Every so often a piece comes my way that is totally unique in its writing. This piece by Iranian writer Khayam is a disarming piece of writing that takes guitar technique in a direction that I haven’t seen before in this manner. Commissioned by William Kanengiser to be part of the Diaspora Project, this being a group of seven pieces focusing on the issues of migrants and their experiences, this work firstly asks for a 6th string to a low A, an octave below the fifth, and an instruction to use a heavy gauged string between .52 to .56 for this, to allow the bass note to resonate properly and fully. Also there is a page of performance notes, explaining how some of the more unusual things you find in the score are to be played. Anyone interested should look up a performance of several excerpts of this piece on YouTube by Kanengiser.

With an astonishing direction of Quasi Adagio Disorientato, and further marked sempre rubato improvvisato, the piece begins without key signature or time signature. The main factor that hits you straight away is the multitude of large groups of mordents often 5, or 6 before a note, to be played as fast as you can, whilst still retaining the, admittedly, free rhythms of the main notation. Indeed the rhythms are so varied and so unusual when grouped together that it really does take a player of Kanengiser’s abilities to do anything with this piece, beautiful sounding though it is!
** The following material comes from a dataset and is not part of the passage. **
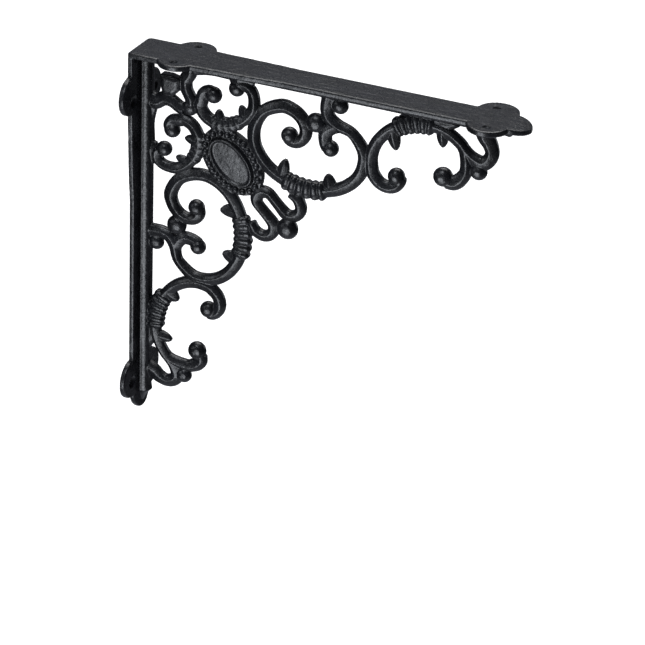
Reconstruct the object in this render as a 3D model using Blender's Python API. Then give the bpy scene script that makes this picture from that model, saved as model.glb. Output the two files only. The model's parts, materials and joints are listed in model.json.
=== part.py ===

The opening with no time signature continues for nearly four pages of some of the trickiest guitar music I have ever seen, and then changes to a speed of 120 crotchets a minute, and a multitude of different time signatures namely 10/8, 6/8, 5/8, 4/4, 7/8, 9/8, and 11/8,where the emphasis is on speed, sudden accents, continuous quaver runs, including many strummed figurations , and still filled with those huge groups of mordents, before the opening tempo returns and the zero time signature with it. The unusual individual groupings of ideas and melodies now reach a new level, of difficulty involving harmonics and many musical instructions. Finally on the last page comes a passage marked Quasi Coda, Fragile, where the mordents lead to a final pair of arpeggios and a last C Major chord.

This is music like I have never seen or heard played before on the guitar. Everything is tonal, with the occasional dissonances, but generally the music is harmonically friendly, but it is something that you will never have experienced before, and if you are not of the standard of William Kanengiser, I would think you would have an immense struggle on your hands to play it. However it is worth it, if your technique is up to it!